The state’s posture persisted even as evidence mounted. EPD’s own testing in 2012 and 2016 confirmed the contamination, and in 2019 federal tests still detected PFAS in the river. Despite urgent requests from Alabama regulators—whose downstream municipal water systems were also tainted—EPD failed to respond with monitoring data or cooperative action. “There was certainly no commitment on their part to do any more monitoring,” said Jim Giattina, a former EPA regional official who mediated a call between the two states.
Only after the riverkeeper, Jesse Demonbreun-Chapman, took his own samples in 2022 and found PFAS-laden runoff entering the river near Calhoun’s drinking water intake did the issue gain traction. He called the discovery “the smoking gun.” His organization’s lawsuit forced Calhoun to settle in 2024 and agree to filter its water, stop spreading contaminated sludge, and test private wells—measures state regulators never required.

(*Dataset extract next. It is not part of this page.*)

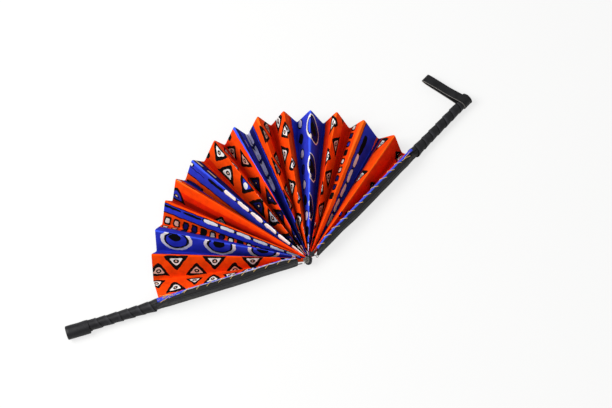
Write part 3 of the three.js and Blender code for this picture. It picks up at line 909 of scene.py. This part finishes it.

The carpet industry’s major players, Shaw Industries and Mohawk Industries, both based in the region, have denied responsibility, faulting chemical suppliers 3M and DuPont for hiding the dangers of PFAS. The chemical companies, for their part, argue in court filings that the carpet manufacturers, not them, put the chemicals in the water. Neither side has admitted liability.
Georgia lawmakers further complicated accountability this year when Republican legislators introduced bills to shield carpet companies from lawsuits and consolidate litigation under the state’s attorney general and EPD—agencies critics say lack resources to pursue the cases. Both bills failed after public outcry, including rallies where environmental activist Erin Brockovich told crowds, “You need to rise up.”
Meanwhile, the pollution continues. A 9,600-acre land application system at Loopers Bend, operated by Dalton Utilities, still sprays billions of gallons of treated wastewater from the carpet industry onto fields along the Conasauga. Design flaws and broken pipes have allowed untreated runoff to flow directly into the river. A former EPA water enforcement chief, Scott Gordon, who tried to bring the site under a Clean Water Act permit in 2001, recalled being outmaneuvered by EPD: “I was screwed in my federal career twice by state agencies. This is one of them.”
EPD Deputy Director Anna Truszczynski defended the agency’s approach, saying it waited for federal guidance and now assists communities with testing and filtration. “We believe that there can be a good balance between environment and economy,” she said. “We don’t have to sacrifice one for the other.” But for residents like Bost, the damage is done. “There’s a lot of us and we’re sick,” she said. “We don’t know what’s next.”